Gornji Suhor pri Metliki (/sl/; Obersuchor bei Möttling) is a settlement in the Municipality of Metlika in the White Carniola area of southeastern Slovenia, right on the border with Croatia. The entire area is part of the traditional region of Lower Carniola and is now included in the Southeast Slovenia Statistical Region.

==Name==
The name of the settlement was changed from Gornji Suhor to Gornji Suhor pri Metliki in 1953. The name literally means 'upper Suhor near Metlike', distinguishing the settlement from neighboring Dolnji Suhor pri Metliki (literally, 'lower Suhor near Metlike'). The settlement was attested in written sources in 1477 as Suchar (and as Gornÿ Zwhor in 1593, and Ober Süchor in 1610). The name Suhor is derived from the adjective suh 'dry'. This most likely refers to a dry creek rather than reference to a hypocorism. The settlement was known as Obersuchor bei Möttling in German in the past.

==History==
In 1610, the village had eight farms and it belonged to the Dominion of Metlika.
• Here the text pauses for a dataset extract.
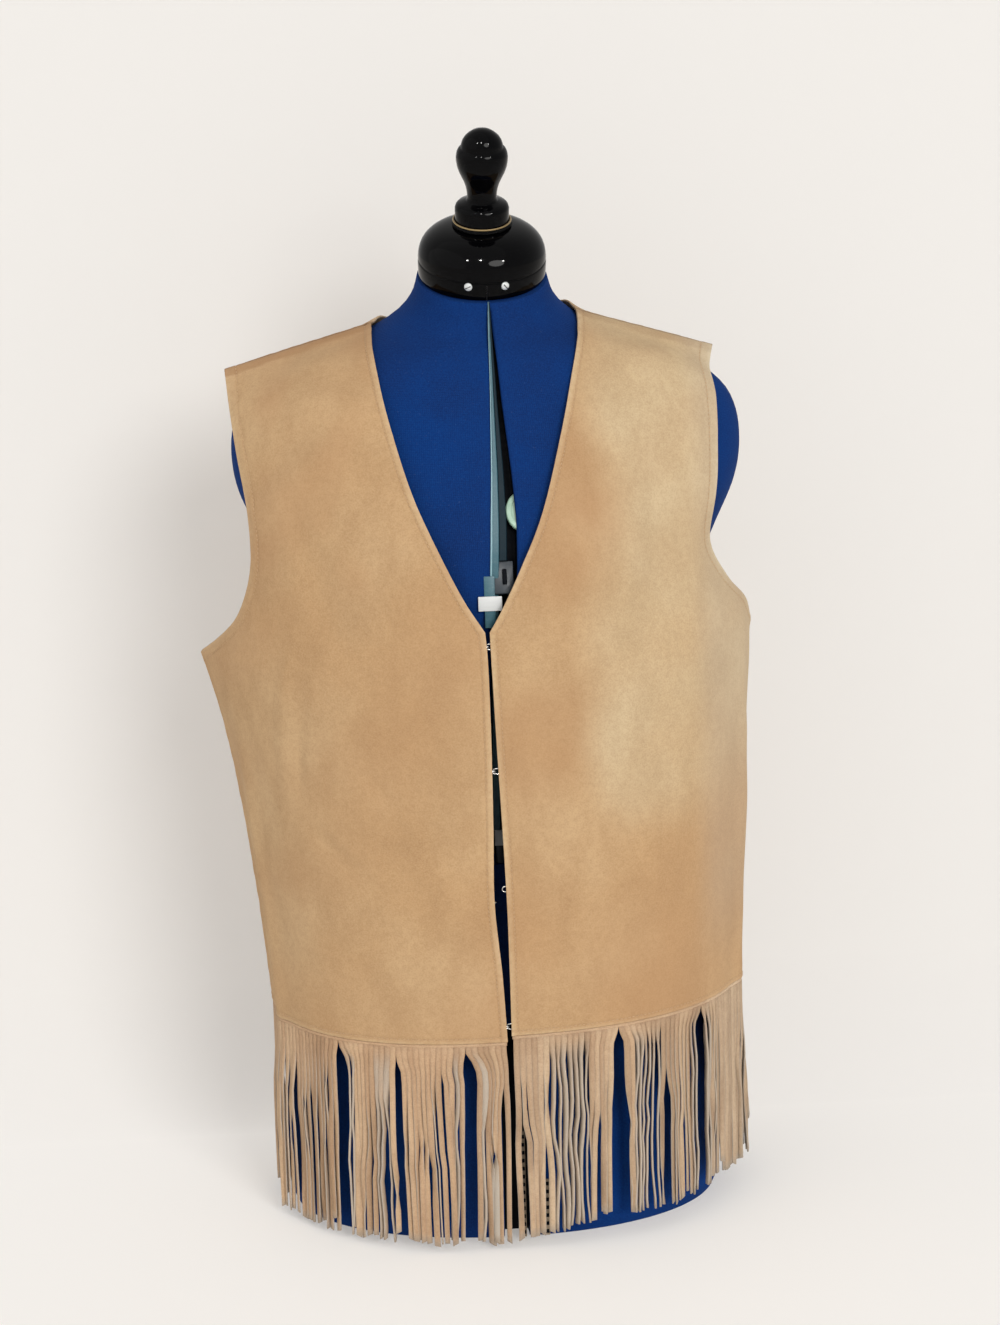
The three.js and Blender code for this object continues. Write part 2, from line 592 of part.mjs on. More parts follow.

During the Second World War, after the Italian base in Dolnji Suhor pri Metliki was destroyed, the Partisans set up a regional committee and a shoe-making workshop in Gornji Suhor pri Metliki because of its more secluded location. The commands of various Partisan units also bivouacked in the settlement. Water mains were installed in the village in 1956.